Maybe it´s because Spain´s land mass is generally higher than Britain´s. In that respect, there´s less air and so people have to talk louder just to be heard? No. That´s just nonsense. And besides, I´ve been to the mountains in Scotland many times and I haven´t noticed people shouting about the weather or if you´d like another sugar in your tea.

So I thought about it a bit more to try and find an answer.

Last week on a train from Seville to Jerez there was a man in the carriage talking on his mobile phone the whole hour-long journey. The whole journey. To one person. He was sitting further down the carriage from us, but after about 20 minutes a woman sitting opposite him leaned over and asked him if he knew that everyone could hear his conversation in minute detail and would he mind just turning it down a bit because she was trying to read her book.

He put his hand over his mobile and for a second looked at her, inhaled deeply, smiled, then turned back to his telephone friend and explained as loud as before: “Where were we?”. The woman just rolled her eyes and went back to her book. I would have punched him.

Last night we went out for a walk and passing by a café full of busy outside tables, we saw an elderly man burst into song. Not good singing either. Bad singing. Very bad. I don’t think he was drunk either. But nobody said anything. Nobody said “Shut up”. They all just started talking louder themselves.

On the TV, there are a myriad of debate shows, discussing everything from the economy to the latest colour of handbags. But tune in to any of them and you won’t have to wait long for at least two people to start talking over each other, louder and louder. And it’s not as if the presenter steps in and says something like “Er, one at a time please so we can hear the different points being made.” They let it continue for ages. It’s just a wall of sound.

Which leads me on to the closely connected issue of personal space. In the UK, a person’s personal space is a big thing. Invade it and you’re liable for a confrontation, or at the very least an irritated scowl and a “Do you mind?”.

But here, everyone gets right up close to everyone else all the time. Up close and loud. You could go into an empty pub, as we did yesterday, and sit at the table right in the corner away from everything, and someone will still comes in five minutes later and sit down at the table right next to you and start talking really loudly. I contained my irritability by furiously sipping at my Vino Tinto and rolling my eyes.

Yes, I rolled my eyes. I didn’t cough, frown, and say “Do you mind?”. I didn’t even make a sarcastic comment, which if you ask anyone who knows me, is like getting a dog not to piss on a lamp post. It’s just not natural for me. But I did it.

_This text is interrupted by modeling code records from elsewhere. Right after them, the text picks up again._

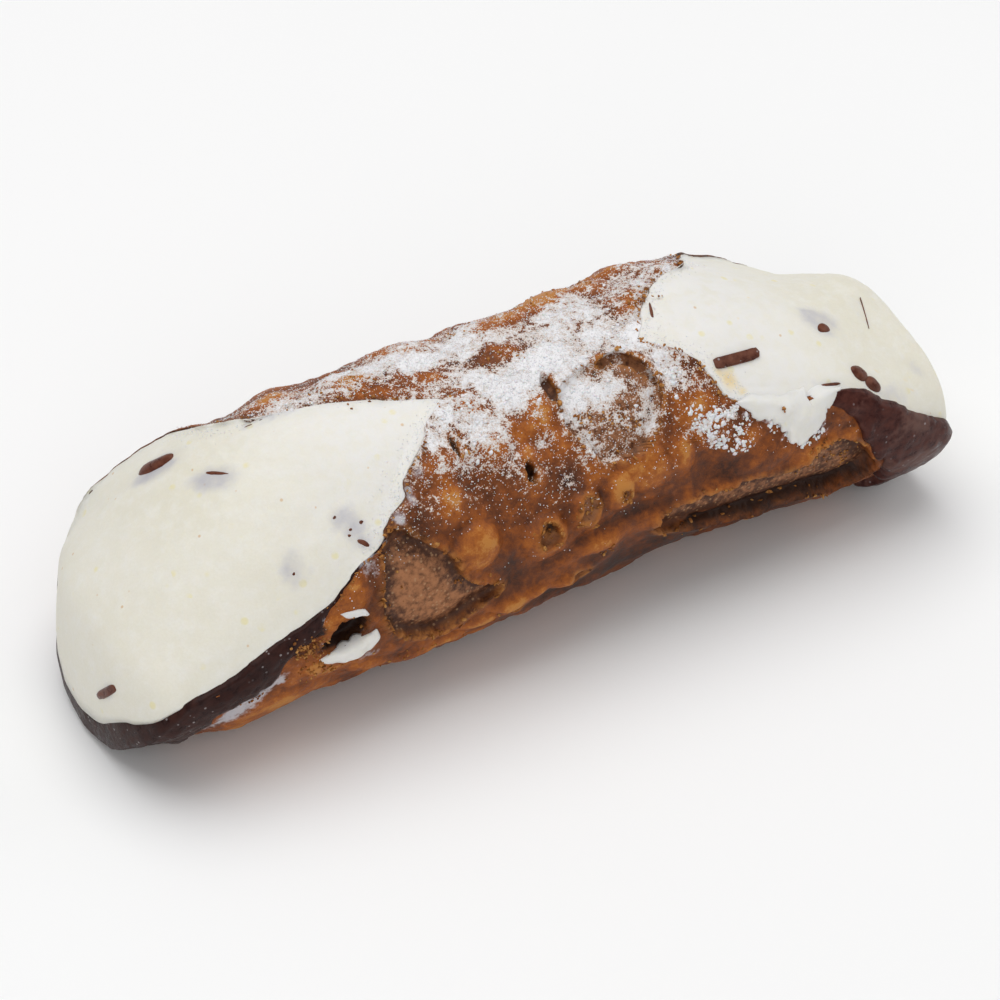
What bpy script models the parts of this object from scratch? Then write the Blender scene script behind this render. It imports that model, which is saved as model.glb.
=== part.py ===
"""Sicilian cannolo: a blistered fried pastry tube with two slanting mouths, filled with
ricotta cream and dipped in chocolate at both ends.

Metres, +Z up.  The tube lies along X on a small flat spot, its mouths turned upwards.
Angles go round the tube in degrees: 0 is the top, 90 the front (-Y), 180 the underside.
"""
import math

import bmesh
import bpy
import numpy as np
from mathutils import Matrix, Vector

MM = 0.001

# driving dimensions
TUBE_RADIUS = 22.9 * MM       # outside of the pastry between its blisters
WALL = 3.5 * MM               # pastry with its fused bubbles
LEAST_WALL = 1.2 * MM         # what is left of it at the bottom of the deepest hollow
GAP = 0.3 * MM                # clearance between neighbouring foods
FLAT_DEPTH = 0.6 * MM         # the underside is settled flat by this much
BOW = 1.4 * MM                # the tube bends up a little towards its ends
END_TAPER = 0.6 * MM          # and narrows a little there
HALF_LENGTH = 71 * MM
COAT = 0.8 * MM               # chocolate thickness on the underside
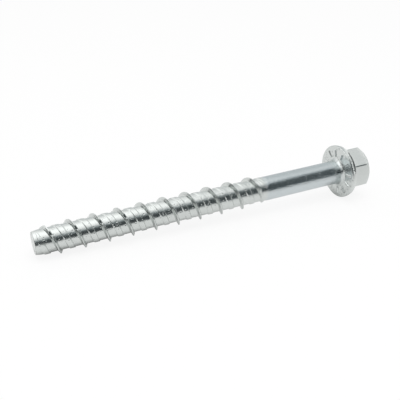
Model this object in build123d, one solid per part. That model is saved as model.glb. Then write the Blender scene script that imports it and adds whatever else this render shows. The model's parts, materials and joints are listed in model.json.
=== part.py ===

What have I become, for God’s sake?

So does this phenomenon irritate me or have I got used to it now. I’m not acutely aware of being louder myself or more in people´s faces, but then I’m in a loud country so maybe it’s difficult to tell. However, when I’ve been back in the UK from time to time recently I’ve not had anyone ask me why I’m shouting all the time.

And I think therein lies the answer. It´s geography. Obviously.

Spain is a big place, quite a bit bigger than the UK. But it has a population of only 46 million, a massive 20 million less than the UK. You would have thought in such circumstances, we’d be climbing over each other in the UK and that personal space and peace and quiet would be an impossibility.

But it’s quite the opposite. I think it’s because of the fact that everyone is so jammed in there that space and peace and quiet have become so precious.

In Spain, we´re all rolling round like peas in an aircraft hangar. Masses of space, little to fill it, lots of people desperate for human interaction. So everyone shouts and gets in your face all the time.

See? Everything is so simple when you can sit down with a bit of peace and quiet and no distractions, and just think about it.

1 comment:

  1. I'm afraid you're right. I don't know why but its true. And what about when we meet people who don't speak spanish and we think they'll understand us better if we shout at them? It's not a joke, it's real life. Maybe the reason of this is because we have a quote which says that "if a baby doesn't cry he won't be fed", in spanish "el que no llora no mama". Perhaps we think that the person who talks louder will be taken into account or stood out more than the one who doesn't do that. Or could we consider this as a Roman cultural heritage? They shouted a lot in the Roman Empire...But it's a good topic for a TV debate, isn't it?